Ob jemand weiß, was „sagenhaft“ bedeute: „Toll!“ und „Klasse!“ ruft es durcheinander. Die ansonsten stille Hannah ergänzt: „Das hat etwas mit Phantasie zu tun. Sagen sind Märchen.“ Lisa Maubach erzählt von einem Mädchen, dass mit ihrem Vater campen war: Mitten in der Nacht hören beide ein Fauchen. Schnell hat der Vater vor dem Zelt ein Kätzchen verjagt. Das Mädchen erzählt die Geschichte später ihrer Freundin. Aus dem Kätzchen wird ein wildes Tier. Die Freundin erzählt die Geschichte einem anderen Mädchen. Aus dem wilden Tier wird ein Monster. „Durch Weitersagen entstehen Sagen“, erklärt Lisa Maubach und erzählt mit flüsternder Stimme dann von dem griechischen Liebesgott. Eros, oder auch Cupido genannt, schießt mit seinen Liebespfeilen. Wer von ihm getroffen wird, verliebt sich sofort. Mit Pfeilen durchbohrte Herzen kennt jeder der jungen Museumsbesucher. „Ich war auch schon mal verknallt!“ ruft die 8-jährige Sarah. „Psssst!“ Die Kinder denken an Regel Eins.

Lisa Maubach flüstert weiter. Es gebe hier im Museum ein Bild von Cupido. Darauf werde gezeigt, wie die Jagdgöttin Diana ihm seine Pfeile stiehlt. Ob jemand dieses Bild finden könne? Die Kinder rennen los. Keine Skulptur kommt zu Fall. Schnell ist das Bild von Walter Crane von 1862 entdeckt. Warum, fragen sich die Kinder, mache das die Frau? „Weil Pfeile für kleine Kinder zu gefährlich sind.“ „Vielleicht tauscht sie die Spitzen gegen Gummipfropfen aus.“

Ein paar Meter weiter findet die Besuchergruppe ein ganz anderes Bild. Auf den ersten Blick nur bunte Farbflecken. „Der Wagen des Apoll“, liest Sarah auf dem kleinen Schild daneben.

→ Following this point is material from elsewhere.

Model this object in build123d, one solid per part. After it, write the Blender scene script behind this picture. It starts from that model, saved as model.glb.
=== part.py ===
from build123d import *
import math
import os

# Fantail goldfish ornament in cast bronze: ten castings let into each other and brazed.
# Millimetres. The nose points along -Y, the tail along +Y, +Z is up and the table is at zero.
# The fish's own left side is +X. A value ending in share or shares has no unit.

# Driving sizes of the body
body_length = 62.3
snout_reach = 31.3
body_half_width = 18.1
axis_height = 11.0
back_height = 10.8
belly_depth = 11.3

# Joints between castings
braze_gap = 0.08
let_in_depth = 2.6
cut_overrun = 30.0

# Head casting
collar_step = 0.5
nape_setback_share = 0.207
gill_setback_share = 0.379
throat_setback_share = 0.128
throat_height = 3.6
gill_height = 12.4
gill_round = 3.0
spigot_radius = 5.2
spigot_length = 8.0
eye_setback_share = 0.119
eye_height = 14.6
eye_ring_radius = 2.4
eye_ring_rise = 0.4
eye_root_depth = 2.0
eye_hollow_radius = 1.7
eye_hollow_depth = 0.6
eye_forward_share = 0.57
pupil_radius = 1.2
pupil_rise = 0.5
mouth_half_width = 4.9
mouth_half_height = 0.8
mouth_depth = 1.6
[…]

Lisa Maubach zeigt den Kindern die golden leuchtende Kutsche, die vier Pferde, den Pfeil, der die Schlange trifft. Das abstrakte Bild von Odilon Redon aus dem Jahr 1905 bekommt Konturen. „Durch das Undeutliche wirkt das Bild geheimnisvoll“, erklärt Tobias. Das rote Knäuel sei ein Drache oder eine Python, etwas Bedrohliches, berichtet Lisa Maubach. „Kennst du „Alarm für Cobra 11?“, will Tobias wissen.

Zum Ende der Führung verwandeln sich die Besucher selbst in Künstler. Mit Wachsmalkreide malen sie ihre eigenen sagenhaften Bilder. Hannah malt eine Meerjungfrau auf einem Stein. Tobias hat sich von einer blutig dargestellten Seeschlacht inspirieren lassen. Auf seinem Bild kentert ein Schiff. Die Passagiere werden von Hubschraubern und U-Booten gerettet. Beim Ausgang sind die Kinder in ihrer Gegenwart wieder angekommen und erzählen sich die aktuellen Abenteuer des arg surrealen Super-RTL-Zeichentrickhelden Sponge Bob‘s Schwammkopf.